Why data science? - Data Science

I currently work at an economic consulting firm, which involves analyzing various financial data and presenting the findings to an audience with no technical background.

Last year, I worked on a project that required me to cleaning and collapsing monthly remittance data into a time-series data. More specifically, I had to compile monthly delinquency history - i.e. if or how much a borrower had been late or overdue on a payment over time - of each loan from the raw data.

Seemingly simple task

The basic idea was simple. In the raw data, each row contained monthly delinquency status of a loan as a string with length of 1. For example, a delinquency status of 3 would mean the loan has been delinquent for 30 days, 6 would mean delinquent for 60 days, F would mean foreclosure and so on. Like this:

Loan	Month	Delinquency Status
A	1	3
A	2	6
B	1	9
B	2	F

The desired output would have one row for each unique loan in the raw data. So, for the simplified example above, I would want:

Loan	Delinquency History
A	36
B	9F

Obstacles

At first, I thought this could be easily done through a simple while loop in SAS. However, I ran into obstacles soon enough. The raw data looked more like the table below.

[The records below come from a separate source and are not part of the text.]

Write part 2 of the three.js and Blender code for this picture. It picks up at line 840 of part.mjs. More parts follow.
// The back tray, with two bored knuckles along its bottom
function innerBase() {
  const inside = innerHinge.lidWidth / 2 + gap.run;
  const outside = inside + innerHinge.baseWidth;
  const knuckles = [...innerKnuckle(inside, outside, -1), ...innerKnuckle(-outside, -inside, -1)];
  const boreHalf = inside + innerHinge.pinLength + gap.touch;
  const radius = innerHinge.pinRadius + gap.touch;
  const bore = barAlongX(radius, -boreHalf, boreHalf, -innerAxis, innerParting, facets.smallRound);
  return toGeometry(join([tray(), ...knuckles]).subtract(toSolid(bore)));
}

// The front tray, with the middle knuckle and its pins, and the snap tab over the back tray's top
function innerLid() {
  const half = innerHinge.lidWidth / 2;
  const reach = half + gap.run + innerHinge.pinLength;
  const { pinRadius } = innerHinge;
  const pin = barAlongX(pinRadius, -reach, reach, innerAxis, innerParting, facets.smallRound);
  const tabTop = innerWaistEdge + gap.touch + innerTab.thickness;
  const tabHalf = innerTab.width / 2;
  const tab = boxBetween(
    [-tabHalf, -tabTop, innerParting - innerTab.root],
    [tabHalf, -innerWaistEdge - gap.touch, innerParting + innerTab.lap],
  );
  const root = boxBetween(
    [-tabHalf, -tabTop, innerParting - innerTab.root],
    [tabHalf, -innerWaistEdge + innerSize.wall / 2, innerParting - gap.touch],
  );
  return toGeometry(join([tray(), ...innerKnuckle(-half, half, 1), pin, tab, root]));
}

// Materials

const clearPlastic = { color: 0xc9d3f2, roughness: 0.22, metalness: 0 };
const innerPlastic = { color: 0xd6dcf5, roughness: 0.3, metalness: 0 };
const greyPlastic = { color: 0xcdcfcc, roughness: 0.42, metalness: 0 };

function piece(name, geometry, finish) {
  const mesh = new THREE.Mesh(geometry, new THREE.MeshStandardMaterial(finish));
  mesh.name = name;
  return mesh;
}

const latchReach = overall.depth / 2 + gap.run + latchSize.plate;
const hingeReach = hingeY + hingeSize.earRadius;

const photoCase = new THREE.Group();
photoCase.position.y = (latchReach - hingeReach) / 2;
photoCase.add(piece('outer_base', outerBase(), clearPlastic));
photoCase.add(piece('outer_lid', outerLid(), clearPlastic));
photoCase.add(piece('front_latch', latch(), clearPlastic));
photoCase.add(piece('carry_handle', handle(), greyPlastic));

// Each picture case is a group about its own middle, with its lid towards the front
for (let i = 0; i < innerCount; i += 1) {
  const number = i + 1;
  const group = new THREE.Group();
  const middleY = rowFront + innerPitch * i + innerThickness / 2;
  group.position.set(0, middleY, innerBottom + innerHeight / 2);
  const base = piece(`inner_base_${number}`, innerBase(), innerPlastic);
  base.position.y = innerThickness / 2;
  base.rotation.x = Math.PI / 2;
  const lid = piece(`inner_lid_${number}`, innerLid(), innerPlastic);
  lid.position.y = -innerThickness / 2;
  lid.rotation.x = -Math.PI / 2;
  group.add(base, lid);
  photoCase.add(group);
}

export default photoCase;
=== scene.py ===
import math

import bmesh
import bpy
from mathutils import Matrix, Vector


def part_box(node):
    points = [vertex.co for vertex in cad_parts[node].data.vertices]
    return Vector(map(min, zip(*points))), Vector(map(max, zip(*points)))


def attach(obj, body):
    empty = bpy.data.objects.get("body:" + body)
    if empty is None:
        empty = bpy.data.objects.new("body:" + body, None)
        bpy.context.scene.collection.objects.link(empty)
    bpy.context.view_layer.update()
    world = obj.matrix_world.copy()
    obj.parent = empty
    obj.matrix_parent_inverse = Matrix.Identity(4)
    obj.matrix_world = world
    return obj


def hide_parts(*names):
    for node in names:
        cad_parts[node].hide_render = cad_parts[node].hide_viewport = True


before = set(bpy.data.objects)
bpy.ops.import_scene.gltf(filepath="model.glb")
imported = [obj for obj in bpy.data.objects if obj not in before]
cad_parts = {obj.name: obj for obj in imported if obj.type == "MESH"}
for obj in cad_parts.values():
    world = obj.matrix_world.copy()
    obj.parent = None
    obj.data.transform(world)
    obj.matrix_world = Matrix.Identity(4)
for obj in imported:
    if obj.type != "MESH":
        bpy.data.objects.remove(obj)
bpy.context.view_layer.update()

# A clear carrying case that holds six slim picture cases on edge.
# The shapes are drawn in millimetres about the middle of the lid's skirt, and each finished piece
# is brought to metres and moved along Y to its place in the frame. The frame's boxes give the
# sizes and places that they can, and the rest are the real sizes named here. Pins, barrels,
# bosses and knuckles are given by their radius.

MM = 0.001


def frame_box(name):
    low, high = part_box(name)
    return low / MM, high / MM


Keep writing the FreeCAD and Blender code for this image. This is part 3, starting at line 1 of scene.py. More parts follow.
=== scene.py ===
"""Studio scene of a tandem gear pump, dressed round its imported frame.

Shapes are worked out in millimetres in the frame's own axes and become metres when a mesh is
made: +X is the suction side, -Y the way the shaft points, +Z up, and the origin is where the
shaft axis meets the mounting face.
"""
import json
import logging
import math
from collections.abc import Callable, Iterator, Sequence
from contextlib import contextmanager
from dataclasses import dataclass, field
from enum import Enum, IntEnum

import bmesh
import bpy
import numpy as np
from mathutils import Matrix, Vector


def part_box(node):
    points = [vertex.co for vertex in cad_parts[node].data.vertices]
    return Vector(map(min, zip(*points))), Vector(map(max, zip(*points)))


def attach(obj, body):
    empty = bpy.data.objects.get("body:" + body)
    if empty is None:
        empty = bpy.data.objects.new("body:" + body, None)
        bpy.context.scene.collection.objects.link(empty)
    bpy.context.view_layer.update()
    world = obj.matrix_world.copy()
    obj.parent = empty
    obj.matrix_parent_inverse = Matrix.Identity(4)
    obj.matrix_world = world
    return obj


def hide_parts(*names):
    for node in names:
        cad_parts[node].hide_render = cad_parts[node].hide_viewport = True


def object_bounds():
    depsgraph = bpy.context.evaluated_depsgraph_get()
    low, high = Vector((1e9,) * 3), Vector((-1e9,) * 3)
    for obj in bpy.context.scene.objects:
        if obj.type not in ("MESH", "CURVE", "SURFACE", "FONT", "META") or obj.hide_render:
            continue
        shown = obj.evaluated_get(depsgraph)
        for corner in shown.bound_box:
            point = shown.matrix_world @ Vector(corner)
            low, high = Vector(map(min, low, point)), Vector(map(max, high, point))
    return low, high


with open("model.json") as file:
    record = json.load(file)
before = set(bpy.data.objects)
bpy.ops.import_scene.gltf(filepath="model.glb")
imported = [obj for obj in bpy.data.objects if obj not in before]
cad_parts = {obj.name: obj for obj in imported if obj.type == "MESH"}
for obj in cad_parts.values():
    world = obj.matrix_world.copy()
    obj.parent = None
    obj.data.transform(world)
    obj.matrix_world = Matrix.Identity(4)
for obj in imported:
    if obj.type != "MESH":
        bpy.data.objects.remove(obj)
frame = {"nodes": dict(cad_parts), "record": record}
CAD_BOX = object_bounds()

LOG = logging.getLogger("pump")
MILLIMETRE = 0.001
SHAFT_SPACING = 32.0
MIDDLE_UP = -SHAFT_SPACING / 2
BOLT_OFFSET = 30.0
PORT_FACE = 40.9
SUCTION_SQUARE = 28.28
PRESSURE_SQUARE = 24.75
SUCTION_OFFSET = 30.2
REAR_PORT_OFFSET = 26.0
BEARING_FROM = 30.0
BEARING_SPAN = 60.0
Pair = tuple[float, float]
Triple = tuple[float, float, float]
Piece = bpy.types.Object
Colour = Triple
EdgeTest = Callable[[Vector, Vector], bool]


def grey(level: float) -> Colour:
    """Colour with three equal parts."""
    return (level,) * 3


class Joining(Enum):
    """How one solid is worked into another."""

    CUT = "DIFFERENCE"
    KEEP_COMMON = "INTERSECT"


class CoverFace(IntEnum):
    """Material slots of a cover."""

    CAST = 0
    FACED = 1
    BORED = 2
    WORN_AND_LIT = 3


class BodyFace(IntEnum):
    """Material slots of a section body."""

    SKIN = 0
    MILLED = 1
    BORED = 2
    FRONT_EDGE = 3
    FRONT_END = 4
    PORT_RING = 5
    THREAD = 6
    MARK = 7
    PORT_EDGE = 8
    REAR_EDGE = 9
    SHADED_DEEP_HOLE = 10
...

Loan	Month	Delinquency Status
A	1	3
A	2	6
A	4	6
B	3	9
B	6	F

The main obstacles were:

The raw dataset had over 2 billion rows, which took me few hours just to import the data.
Each loan had available data for different periods in time. Therefore, each loan would have Delinqunecy History of different lengths.
For many months, data was missing for some months. Therefore, the length of Delinquency History would not always match the number of months between the first and last months of available data. Moreover, if a loan had missing months, the Delinquency History would become meaningless as I can’t figure out delinquency status of a given month.

Process and Results

After multiple late nights and weekends, I was able to compile Delinquency History dataset as desired.

First of all, I started working with a small subset of the raw data so that I don’t waste hours running my program, just to realize a typo in my code.

Then, I created a column called Delinquency Status_New that fills in delinquency statuses of missing months with ‘X’, as shown in the table below. The program would go through each row, and if Month increase by more than 1 month compared to the previous row, I would pad ‘X’s to Delinquency Status by the increment (i.e. the number of missing months). If Month increase by 1 month compared to the previous row, Delinquency Status_New would be same as Delinquency Status.

Loan	Month	Delinquency Status	Delinquency Status_New
A	1	3	3
A	2	6	6
A	4	6	X6
B	3	9	9
B	6	F	XXF

Then, I created a Delinquency History column using Delinquency Status_New column. The program also identified the first and last months of available data for each loan, so that it is clear for which month each letter in the Delinquency History column represents. I also calculated the Period between the first and last months of available data, which became useful for sanity checking if Delinquency History had correct length.

Loan	First Month	Last Month	Period	Delinquency History
A	1	4	4	36X6
B	3	6	4	9XXF

Looking back, the task does not appear as challenging and I feel like I should have been able to figure it out sooner. Nevertheless, I enjoyed the entire process of problem solving and I became more interested in coding and data. It was my first time working with such big dataset, and I became curious about how data scientists work with and draw insights from big datasets. Had I written my program in Python, not SAS, would it be easier or more efficient? Rather than filling in ‘X’s for missing months, would it be possible to recognize delinquency patterns in the raw data estimate delinquency statuses of the missing months? If so, would it be possible to go one step further and predict delinquency statuses of each loan in the future?

I’m excited to begin my journey as a data scientist and solve a myriad of interesting real-world questions through data.